Один из последних прозаических пассажей «Эпилога» готовит читателя к восприятию поэтической части романа:
И Москва внизу и вдали, родной город автора и половины того, что с ним случилось, казалась им <поумневшим — в отличие от многих друзей Пастернака — Гордону и Дудорову. — К. П.> сейчас не местом этих происшествий, но главной героиней длинной повести, к концу которой они подошли, с тетрадью в руках, в этот вечер [Пастернак: IV, 514].
Эта тетрадка («Часть семнадцатая. Стихотворения Юрия Живаго») и открывается читателям, оказывающимся «двойниками» Гордона и Дудорова и, подобно этим персонажам, подходящим к концу «длинной повести»[177]. События, последовавшие за завершением романа, его «беззаконным» изданием и Нобелевской премией, при внешних различиях (безвестность и «маргинальность» умирающего героя — всемирная слава автора) трагически удостоверили глубинный автобиографический смысл романа.
Создавая «альтернативное я», Пастернак был глубоко озабочен исторической достоверностью литературного героя. Живаго — при постоянно акцентируемой особенности его духовного склада и судьбы — мыслится писателем не как невероятное, заведомо «единственное», то есть — «выдуманное» лицо, но как русский человек и поэт первой трети ХX века. Отсюда необходимость наделить скрыто автобиографического персонажа узнаваемыми чертами и поворотами личных историй людей, заведомо отличных от автора. Далее речь пойдет о двух условных прототипах доктора Живаго, один из которых значим для его «человеческой» ипостаси, а другой — для ипостаси «поэтической».
Дмитрий Самарин
Исследователи уже обращали внимание на отражение в предпоследнем этапе истории доктора Живаго (возвращение в Москву) финала жизни Дмитрия Федоровича Самарина (1890–1921). Попытаемся суммировать известные прежде наблюдения [Коряков[178]; Франк; Поливанов 2006], несколько их расширить и связать с исторической концепцией и поэтикой романа.
Пастернак познакомился со своим одногодком Дмитрием Самариным в Московском университете, где оба учились на философском отделении историко-филологического факультета. Описанный в автобиографической повести «Охранная грамота» случайный (или лишь представленный таким в художественном тексте) рассказ Самарина о Марбурге («о самом городе, а не о школе») стал (опять-таки в рамках концептуального повествования!) важнейшим стимулом решения провести весенний семестр в немецком университете. Из «Охранной грамоты» следует, что рассказ Самарина был полон завораживающей достоверности (другими словами — родственен поэтическому):
Впоследствии я убедился, что о его <Марбурга. — К. П.> старине и поэзии говорить иначе и нельзя[179], тогда же, под стрекотанье вентиляционной вертушки, мне это влюбленное описанье было в новинку.

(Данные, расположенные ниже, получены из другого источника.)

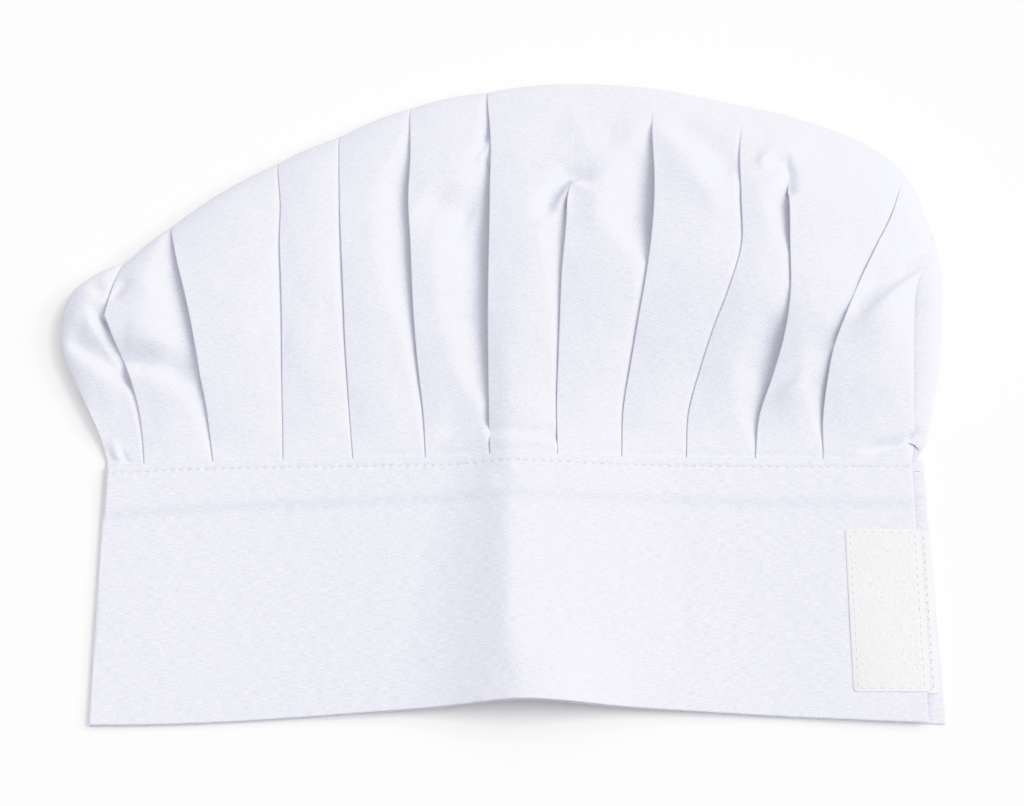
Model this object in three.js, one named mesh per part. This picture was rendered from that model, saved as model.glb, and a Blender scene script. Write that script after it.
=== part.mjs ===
// Chef hat of thin white cotton, laid flat: the gathered crown is folded down over itself and the
// headband's upper end lies on its lower end, where a hook-and-loop closure joins them.
// Millimetres. +X runs to the closure, +Y from the band's mouth to the crown's top, +Z up.
// The outlines are laid out from the middle of the mouth, and the whole hat is centred at the end.

import * as THREE from "three";

// Cloth
const CLOTH = 1.2;
const LAYER_GAP = 0.8;
const SEAM_GAP = 0.3;

// Headband, laid flat
const BAND_HEIGHT = 103.5;
const FOLD_X = -149.5;
const UPPER_END_X = 149.6;
const LOWER_END_X = { mouth: 155.8, seam: 154.0 };
const FLAT_TOP = 2 * CLOTH + LAYER_GAP;
const FOLD_RADIUS = FLAT_TOP / 2;
const CORNER_DROP = { depth: 3.2, reach: 30 };

// The crease ridge across the band, and the low arch that lifts the upper layer beside it
const RIDGE = { crest: 6, left: 24, right: 27, mouth: 12, seam: 4.5 };
const ARCH = { reach: 106, mouth: 3.0, seam: 2.2 };
const LOWER_RIDGE = { reach: 62, mouth: 5 };
const MOUTH_BOW = { depth: 4.5, left: 120, right: 150 };
const LOWER_SETBACK = 0.34;
const BAND_CELLS = { count: 28, crowding: 1.5 };
const BAND_LEVELS = [0, 0.25, 0.5, 0.75, 0.88, 1];
const FOLD_TURNS = [120, 150, 180, 210, 240];

// Hook-and-loop closure
const PATCH = { width: 27.6, length: 63, thick: 1.2, corner: 1.5, low: 12 };
const CORNER_SEGMENTS = 4;
const PATCH_GAP = 0.3;
const LOOP_RIGHT_X = 150.9;
const HOOK_RIGHT_X = 154.4;
const HOOK_LIFT = { height: 1.3, from: 112, to: 122, fade: 0.78 };

// Crown
const EDGE = { level: 4.5, from: 0.2 };
const PUFF_START = 0.3;
const TOP_ROUND = { upper: 0.24, lower: 0.06 };
const SIDE_ROUND = { upper: 0.62, lower: 0.3 };
const PLEAT_STEP = { upper: 1.7, lower: 1.3, least: 0.06, seam: 0.4, fade: 0.14 };
const PLEAT_START = 0.15;
const SCALLOP = 1.2;
const DENT_START = 0.06;
const CURL = { radius: 7, tail: 4, clear: 1, from: 0.12, closes: 0.9, narrow: 0.18, steps: 6 };
const ROWS = [0, 0.025, 0.07, 0.13, 0.2, 0.3, 0.4, 0.5, 0.6, 0.7, 0.79, 0.87, 0.93, 0.978, 0.992, 1];
const RIM_CELLS = 2;
const INNER_TOP = ROWS.at(-1 - RIM_CELLS);

// One row for each line that runs up the crown: the folded left side, eleven pleats and the hem at
// the slit. Each gives its x at the seam, its places a quarter, half and three quarters of the way
// up and at the top, the puff of the cloth beside it and how far up its pleat shows.
const LINES = [
  { seam: -149.5, at: [[-156.8, 122], [-166, 142], [-168.8, 163.4], [-156.8, 179]], puff: 8, reach: 1 },
  { seam: -134.2, at: [[-136.4, 119], [-143.4, 139.5], [-151.5, 159], [-145.3, 184.6]], puff: 9, reach: 1 },
  { seam: -109, at: [[-111.7, 121.4], [-116.8, 145], [-122.4, 169.5], [-129.5, 200.8]], puff: 11, reach: 1 },
  { seam: -83.1, at: [[-83.3, 127], [-84.6, 157.2], [-86.4, 188.3], [-89.4, 227.3]], puff: 12, reach: 1 },
  { seam: -57.2, at: [[-59.3, 129.2], [-61.5, 162.3], [-63.7, 196.5], [-65.7, 239.7]], puff: 13, reach: 1 },
  { seam: -30.4, at: [[-33, 132], [-35.8, 168], [-37.9, 205], [-38.3, 251.9]], puff: 14, reach: 1 },
  { seam: -6.4, at: [[-7.2, 134.3], [-7.3, 171.4], [-6.8, 210], [-8.4, 259.2]], puff: 15, reach: 1 },
  { seam: 18.7, at: [[18.7, 134.2], [20.3, 172.2], [23, 211.4], [26.2, 262.8]], puff: 17, reach: 0.72 },
  { seam: 42.5, at: [[45.4, 132.7], [51.9, 170.2], [55.9, 209.5], [55.7, 261.5]], puff: 19, reach: 0.92 },
  { seam: 66.5, at: [[71, 130.6], [83, 165], [88.7, 202.4], [90.8, 252.8]], puff: 20, reach: 0.92 },
  { seam: 92, at: [[97.7, 128.3], [105.7, 162.5], [106.8, 199], [112.6, 247.3]], puff: 20, reach: 0.85 },
  { seam: 117.3, at: [[117.8, 126], [126.3, 155], [139.2, 183.5], [153.4, 222.2]], puff: 17, reach: 0.98 },
  { seam: 149.6, at: [[149.8, 121], [151, 144.3], [153.3, 168.3], [162.7, 197.6]], puff: 9.5, reach: 1 },
];

// The lower sheet's own side, which bulges out below the slit's hem
const BULGE = { seam: 154, at: [[158.3, 125], [162.6, 148.6], [164.5, 173], [162.7, 197.6]] };

// Soft dents pressed into the crown's upper side: place, depth, half length, half width and turn.
const DENTS = [
  { x: -160, y: 150, depth: 2.2, long: 10, wide: 5, turn: 20 },
  { x: -130, y: 143, depth: 1.8, long: 14, wide: 5, turn: -35 },
  { x: -20, y: 207, depth: 2.6, long: 9, wide: 6, turn: 10 },
  { x: -18, y: 122, depth: 2.2, long: 13, wide: 5, turn: 22 },
  { x: 10, y: 119, depth: 2.0, long: 12, wide: 4, turn: 0 },
  { x: 24, y: 214, depth: 3.2, long: 8, wide: 7, turn: 60 },
  { x: 74, y: 206, depth: 2.8, long: 24, wide: 6, turn: -40 },
  { x: 101, y: 222, depth: 2.4, long: 9, wide: 6, turn: 0 },
  { x: 135, y: 161, depth: 3.0, long: 17, wide: 6, turn: 42 },
];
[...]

Оставив вслед за Самариным кафе, Пастернак и его тогдашний близкий друг К. Г. Локс попадают во вдруг (выше говорится «потягивало весною») разыгравшуюся метель, в которой повествователю видится «что-то морское. Так, мах к маху, волнистыми слоями складываются канаты и сети». В тексте сгущаются мотивы неожиданности, стихии, плавания (отплытия), то есть судьбы (не без пушкинской огласовки — «Метель», «Капитанская дочка», финал «Осени»): «Я не мог позабыть о слышанном, и мне жалко было городка, которого, как я думал, мне никогда, как ушей своих, не видать» [Пастернак: IV, 165, 166]. Через два месяца Пастернак, неожиданно получивший в подарок от матери немного денег, сразу решает ехать в Марбург, что (по крайней мере, в контексте автобиографического мифа) определяет его дальнейшую судьбу, хотя и вовсе не так, как мог бы предполагать молодой увлеченный неокантианец.